Circulator-less millimeter-wave transceiver front end in thin-film lithium niobate

For decades, electro-optic modulation of an optical carrier with microwave signals has been proposed as a fully-photonic alternative to electronic receiver front ends. However, the typically low microwave-to-optical conversion efficiencies have led to high noise figures, limiting practical use of this technique. Here, we implement a doubly-resonant electro-optic modulator in a thin-film lithium niobate integrated circuit that converts 200 MHz-wide signals from 10-100 GHz into the optical domain. High-Q racetrack resonators provide sufficient enhancement to theoretically achieve on-chip receiver noise figures below 5 dB without preamplification.

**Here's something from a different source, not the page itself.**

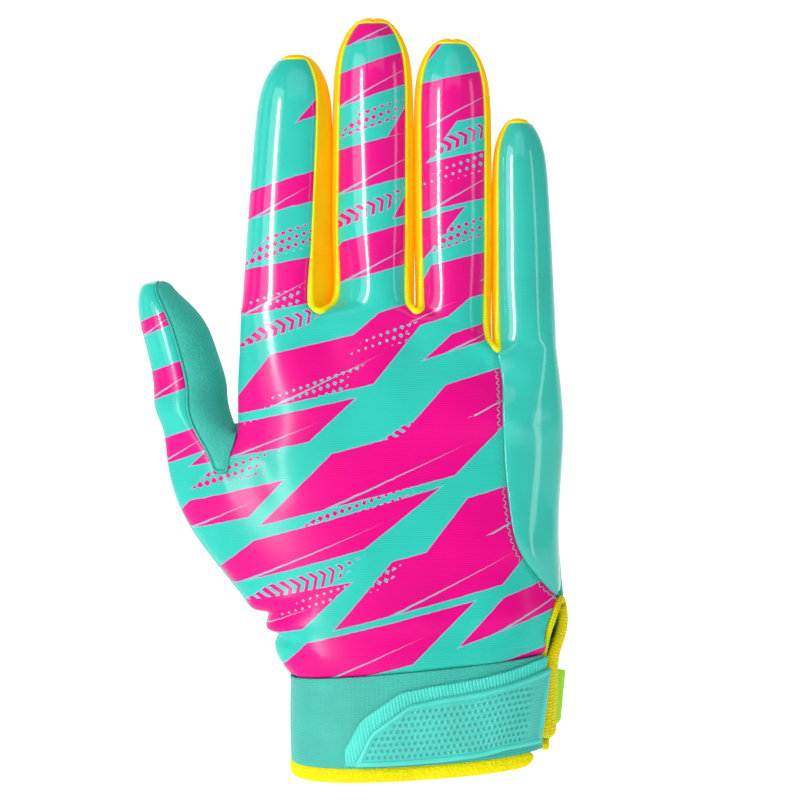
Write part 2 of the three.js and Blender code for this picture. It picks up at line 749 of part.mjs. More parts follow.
// A closed solid from a panel of faces: its outside, its inside one wall below, and its edges.
// The edges are drawn in by the inset, and the outside by the bevel as well.
function panelSolid(mesh, faces, normals, sizes) {
  const { pulls, rims } = bordersOf(mesh, faces);
  const used = [...new Set(faces.flatMap((face) => face.corners))];
  const order = new Map(used.map((corner, index) => [corner, index]));
  const outside = [];
  const inside = [];
  used.forEach((corner) => {
    const drawn = (distance) => {
      const point = mesh.points[corner].clone();
      const pull = pulls.get(corner);
      if (pull) {
        const sum = pull.reduce((total, way) => total.add(way), new THREE.Vector3());
        const mitre = Math.min(pull.length / sum.length(), sharpestMitre);
        point.addScaledVector(sum.normalize(), distance * mitre);
      }
      return point;
    };
    outside.push(drawn(sizes.inset + (sizes.bevel ?? 0)));
    inside.push(drawn(sizes.inset + skive).addScaledVector(normals[corner], -sizes.wall));
  });
  const below = used.length;
  const triangles = [];
  faces.forEach((face) => {
    const [a, b, c, d] = face.corners.map((corner) => order.get(corner));
    triangles.push(a, b, c, a, c, d);
    triangles.push(below + c, below + b, below + a, below + d, below + c, below + a);
  });
  rims.forEach(([from, to]) => {
    const a = order.get(from);
    const b = order.get(to);
    triangles.push(b, a, below + a, b, below + a, below + b);
  });
  const geometry = new THREE.BufferGeometry();
  geometry.setFromPoints([...outside, ...inside]);
  geometry.setIndex(triangles);
  geometry.computeVertexNormals();
  return geometry;
}

const shellNormals = normalsOf(shell);

function clothPanel(name, thickness) {
  const faces = shell.faces.filter((face) => face.panel === name);
  return panelSolid(shell, faces, shellNormals, { inset: seamGap / 2, wall: thickness });
}

// A closed solid through a list of sections, each a ring of points, with flat ends
function sweptSolid(sections) {
  const count = sections[0].length;
  const points = sections.flat();
  const triangles = [];
  for (let level = 0; level < sections.length - 1; level += 1) {
    for (let step = 0; step < count; step += 1) {
      const a = level * count + step;
      const b = level * count + ((step + 1) % count);
      triangles.push(a, b, b + count, a, b + count, a + count);
    }
  }
  const last = (sections.length - 1) * count;
  for (let step = 1; step < count - 1; step += 1) {
    triangles.push(0, step + 1, step);
    triangles.push(last, last + step, last + step + 1);
  }
  const geometry = new THREE.BufferGeometry();
  geometry.setFromPoints(points);
  geometry.setIndex(triangles);
  geometry.computeVertexNormals();
  return geometry;
}

// A point on or off the cuff's outer surface, by angle and height
function cuffPoint(angle, z, lift) {
  const ring = (turn) => outlinePoint(turn, wrist);
  const step = 0.01;
  const along = ring(angle + step).sub(ring(angle - step)).normalize();
  const point = ring(angle).addScaledVector(new THREE.Vector3(-along.y, along.x, 0), lift);
  point.z = z;
  return point;
}

// The angle on the cuff's outline at a length along it, from +X toward the back of the hand
function cuffAngle(length) {
  const step = Math.sign(length) * 0.005;
  let angle = 0;
  let walked = 0;
  while (walked < Math.abs(length)) {
    walked += outlinePoint(angle, wrist).distanceTo(outlinePoint(angle + step, wrist));
    angle += step;
  }
  return angle;
}

// The cuff and the hem end where the cloth does, on both sides of the slit
const slitBackAngle = Math.acos(
  ((handRows[0].seam * palmWidth - wrist.middle) / wrist.half) ** (squareness / 2),
);
const cuffSteps = 34;
const cuffStart = slitBackAngle + seamGap / 2 / wrist.front;
const cuffEnd = 2 * Math.PI + cuffAngle(-seamGap / 2);

function cuffSections(start, corners) {
  return Array.from({ length: cuffSteps + 1 }, (unused, step) => {
    return corners(mix(start, cuffEnd, step / cuffSteps));
  });
}

const cuff = sweptSolid(cuffSections(cuffStart, (angle) => {
  const bottom = cuffPoint(angle, 0, 0);
  const low = hemTopAt(bottom.x, bottom.y) + seamGap;
  const high = cuffTopAt(bottom.x);
  return [
    cuffPoint(angle, low, 0),
    cuffPoint(angle, high, 0),
    cuffPoint(angle, high, -cuffWall),
    cuffPoint(angle, low, -cuffWall),
  ];
}));

// The hem's rounded section; its middle lies a little inside the cuff's own
const hemSides = 8;
const hemMiddle = 0.6 * cuffWall;
const hemReach = Math.cos(Math.PI / hemSides);
const hemStart = cuffStart + hemSetback / wrist.front;
const hemBinding = sweptSolid(cuffSections(hemStart, (angle) => {
  const edge = cuffPoint(angle, 0, 0);
  const middle = hemTopAt(edge.x, edge.y) - hemHeight / 2;
  return Array.from({ length: hemSides }, (unused, step) => {
    const turn = (2 * Math.PI * (step + 0.5)) / hemSides;
    const lift = (Math.cos(turn) * hemThickness) / 2 / hemReach - hemMiddle;
    const rise = (Math.sin(turn) * hemHeight) / 2 / hemReach;
    return cuffPoint(angle, middle + rise, lift);
  });
}));

// The open edge of the cloth round the slit, from the cuff on the back side to the palm side
function slitRim() {
  const around = neighboursOf(shell);
  const rim = [known('hand0front6')];
  const upward = (from) => around[from].rim.toSorted((a, b) => shell.points[b].z - shell.points[a].z);
  rim.push(upward(rim[0])[0]);
  while (rim.at(-1) !== known('hand0mid8')) {
    rim.push(around[rim.at(-1)].rim.find((next) => next !== rim.at(-2)));
  }
  return rim;
}

// A stop on the slit's edging beside the cuff, at a share of the cuff's height: a point on the
// edge, the way out of the cloth, and how far the edging stands out of it
function cuffStop(angle, rise, proud, width) {
  const surface = cuffPoint(angle, 0, 0);
  const low = hemTopAt(surface.x, surface.y) + bindingWidth / 2;
  const edge = cuffPoint(angle, mix(low, cuffTopAt(surface.x), rise), 0);
  const out = cuffPoint(angle, 0, 1).sub(surface);
  return { edge, out, proud, width };
}

// The edging lies below the strap on the back side, and level with its patch on the other
const patchLift = strapLift + strapWall + seamGap + patchWall;
const stopRises = [0, 0.3, 0.6, 0.9];

// The share of the slit's open edge over which the edging rises out of the cloth or widens, and how
// far it stands out at its lower end on the palm side, as a share of the patch's height there
const edgingRise = 0.3;
const edgingLow = 0.78;

const slitStops = [
  ...stopRises.map((rise) => cuffStop(slitBackAngle, rise, -bindingTuck, bindingWidth)),
  ...slitRim().slice(1, -1).map((index, step, rim) => {
    const share = step / (rim.length - 1);
    return {
      edge: shell.points[index],
      out: shellNormals[index],
      proud: mix(-bindingTuck, bindingProud, smooth(share / edgingRise)),
      width: mix(bindingWidth, sewnWidthAbove, smooth((share - 1) / edgingRise + 1)),
    };
  }),
  ...stopRises.toReversed().map((rise) => {
    return cuffStop(0, rise, patchLift * mix(edgingLow, 1, rise), sewnWidth);
  }),
];

const bindingSides = 6;
const slitBinding = sweptSolid(slitStops.map((stop, index) => {
  const before = slitStops[Math.max(0, index - 1)].edge;
  const after = slitStops[Math.min(slitStops.length - 1, index + 1)].edge;
  const side = after.clone().sub(before).cross(stop.out).normalize();
  const centre = stop.edge.clone()
    .addScaledVector(side, (stop.width + seamGap) / 2)
    .addScaledVector(stop.out, stop.proud - bindingThickness / 2);
  return Array.from({ length: bindingSides }, (unused, corner) => {
    const turn = (2 * Math.PI * corner) / bindingSides;
    return centre.clone()
      .addScaledVector(stop.out, (Math.cos(turn) * bindingThickness) / 2)
      .addScaledVector(side, (Math.sin(turn) * stop.width) / 2);
  });
}));

// The strap's outline at a share of its length, between the two rows on either side of it
function strapEdges(reach) {
  const next = Math.max(1, strapRows.findIndex((row) => row.reach >= reach));
  const [before, after] = [strapRows[next - 1], strapRows[next]];
  const share = (reach - before.reach) / (after.reach - before.reach);
  return { bottom: mix(before.bottom, after.bottom, share), top: mix(before.top, after.top, share) };
}

// The strap's net over the cuff, from its tip to its sewn end
const strapSteps = 24;

function strapNet(lift, grow) {
  const mesh = { points: [], faces: [] };
  const reaches = strapRows.map((row) => row.reach);
  for (let step = 1; step < strapSteps; step += 1) {
    const reach = step / strapSteps;
    if (reaches.every((other) => Math.abs(other - reach) > 0.5 / strapSteps)) {
      reaches.push(reach);
    }
  }
  reaches.sort((a, b) => a - b).forEach((reach, index) => {
    const edges = strapEdges(reach);
    const angle = cuffAngle(sewnWidth + 2 * seamGap + (1 - reach) * (strapLength + grow));
    const base = cuffPoint(angle, 0, 0);
    const floor = hemTopAt(base.x, base.y) + seamGap;
    mesh.points.push(cuffPoint(angle, floor + edges.bottom * strapHeight, lift));
    mesh.points.push(cuffPoint(angle, floor + edges.top * strapHeight + grow, lift));
    if (index > 0) {
      const corner = 2 * index;
      mesh.faces.push({ corners: [corner - 2, corner, corner + 1, corner - 1], panel: 'strap' });
    }
  });
  return mesh;
}

const strapMesh = strapNet(strapLift + strapWall, ribBand);
const strapBase = panelSolid(strapMesh, strapMesh.faces, normalsOf(strapMesh), {
  inset: 0,
  wall: strapWall,
});
const patchMesh = strapNet(patchLift, 0);
const strapPatch = panelSolid(patchMesh, patchMesh.faces, normalsOf(patchMesh), {
  inset: 0,
  bevel: patchBevel,
  wall: patchWall,
});

// The pull tab lies behind the sewn end of the strap, and stands a little off the cuff
const tabSteps = 3;
const tabLow = cuffTopHeight - tabDrop - tabHeight;
const pullTab = sweptSolid(Array.from({ length: tabSteps + 1 }, (unused, step) => {
  const share = step / tabSteps;
  const angle = cuffAngle(-seamGap - share * tabLength);
  const lift = seamGap + share * tabFlare;
  const liftLow = seamGap + share * tabFlareLow;
  return [
    cuffPoint(angle, tabLow, liftLow + tabWall),
    cuffPoint(angle, tabLow, liftLow),
    cuffPoint(angle, tabLow + tabHeight, lift),
    cuffPoint(angle, tabLow + tabHeight, lift + tabWall),
  ];
}));

const turquoise = 0x48d9c8;
const yellow = 0xfff000;

const finishes = {
  printed_cloth: { color: 0xff1c96, roughness: 0.35, metalness: 0 },
  plain_cloth: { color: turquoise, roughness: 0.35, metalness: 0 },
  palm_cloth: { color: 0x40cdbd, roughness: 0.6, metalness: 0 },
  grained_cloth: { color: 0x4bc4b6, roughness: 0.75, metalness: 0 },
  gusset_cloth: { color: 0xffc800, roughness: 0.6, metalness: 0 },
  cuff_knit: { color: 0x4ad2c4, roughness: 0.65, metalness: 0 },
  yellow_binding: { color: yellow, roughness: 0.7, metalness: 0 },
  strap_cloth: { color: 0x3fc4b4, roughness: 0.6, metalness: 0 },
  moulded_rubber: { color: 0x44d0c0, roughness: 0.45, metalness: 0 },
  tab_tape: { color: 0x8fd400, roughness: 0.6, metalness: 0 },
};

const glove = new THREE.Group();

function addPiece(name, geometry, finish) {
  const mesh = new THREE.Mesh(geometry, new THREE.MeshStandardMaterial(finishes[finish]));
  mesh.name = name;
  glove.add(mesh);
}

addPiece('back_panel', clothPanel('back_panel', wall), 'printed_cloth');
addPiece('little_finger_panel', clothPanel('little_finger_panel', wall), 'plain_cloth');
addPiece('palm_panel', clothPanel('palm_panel', wall), 'palm_cloth');
addPiece('thumb_inner_panel', clothPanel('thumb_inner_panel', wall), 'grained_cloth');
gussets.filter((name) => name).forEach((name) => {
  addPiece(name, clothPanel(name, wall), 'gusset_cloth');
});
addPiece('cuff', cuff, 'cuff_knit');
addPiece('hem_binding', hemBinding, 'yellow_binding');
addPiece('slit_binding', slitBinding, 'yellow_binding');
addPiece('strap_base', strapBase, 'strap_cloth');
addPiece('strap_patch', strapPatch, 'moulded_rubber');
addPiece('pull_tab', pullTab, 'tab_tape');

export default glove;
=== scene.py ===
import math
from collections import Counter
from functools import cached_property

import bpy
import numpy as np
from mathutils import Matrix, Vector
from mathutils.bvhtree import BVHTree


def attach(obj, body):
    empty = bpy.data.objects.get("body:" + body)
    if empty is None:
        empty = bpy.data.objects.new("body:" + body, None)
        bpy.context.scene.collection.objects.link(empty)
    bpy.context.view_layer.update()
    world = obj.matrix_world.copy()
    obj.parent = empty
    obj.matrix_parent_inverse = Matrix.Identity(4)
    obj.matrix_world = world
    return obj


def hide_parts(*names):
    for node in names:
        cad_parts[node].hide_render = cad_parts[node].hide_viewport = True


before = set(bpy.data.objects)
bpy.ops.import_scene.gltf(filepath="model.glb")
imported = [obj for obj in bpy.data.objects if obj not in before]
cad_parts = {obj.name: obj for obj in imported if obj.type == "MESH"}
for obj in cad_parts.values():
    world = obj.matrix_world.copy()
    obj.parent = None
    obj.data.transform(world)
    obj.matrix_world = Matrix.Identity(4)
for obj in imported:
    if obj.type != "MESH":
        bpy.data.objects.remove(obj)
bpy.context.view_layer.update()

# Football receiver glove for the right hand, filled as when worn, with the back of the hand
# toward -Y, the thumb at -X and the fingertips up. Sizes here are in millimetres and meshes in
# metres.
MM = 0.001

PALM_HEIGHT = 141
THUMB_CROTCH_HEIGHT = 104.4
CUFF_TOP_HEIGHT = 35.6
HEM_TOP_HEIGHT = 10.2
HEM_HEIGHT = 4.9
CUFF_TOP_TILT = 0.098
HEM_TILT = 0.068
HEM_DIP = 0.085
PALM_WIDTH = 94.4
PALM_DEPTH = 38
FINGER_DEPTH = 20.5
THUMB_WIDTH = 22
THUMB_DEPTH = 21
THUMB_LENGTH = 46.2
CLOTH = 1.2
CUFF_WALL = 2
SEAM_GAP = 0.3
HEM_THICKNESS = 3
BINDING_WIDTH = 2.4
BINDING_THICKNESS = 2.4
BINDING_PROUD = 0.7
BINDING_TUCK = 0.6
SEWN_WIDTH = 8
SEWN_WIDTH_ABOVE = 5.4
STRAP_WALL = 0.8
STRAP_LIFT = 0.45
PATCH_WALL = 1.1
RIB_BAND = 3.5
STRAP_LENGTH = 59.4
STRAP_HEIGHT = 21.6
TAB_HEIGHT = 17.6
TAB_LENGTH = 9
TAB_WALL = 1.2
SQUARENESS = 2.4


def mix(a, b, share):
    return a + (b - a) * share


def smooth(share):
    share = min(1, max(0, share))
    return share * share * (3 - 2 * share)


# ---- The hand's form: the same sections as the solids, as one smooth net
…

Due to phase matching conditions, the optical whispering-gallery modes undergo modulation only by co-propagating millimeter-waves (mmWaves) traveling in the reception direction, allowing counter-propagating transmitter waves to pass undetected. This unidirectional behavior enables a compact photonic transceiver front end when paired with a power amplifier and antenna, eliminating bulky circulators and low-noise amplifiers. Though narrowband, this front end could support stable mmWave links for time transfer between remote optical clocks, paving the way for integrated optical clocks with built-in photonic-enabled wireless synchronization.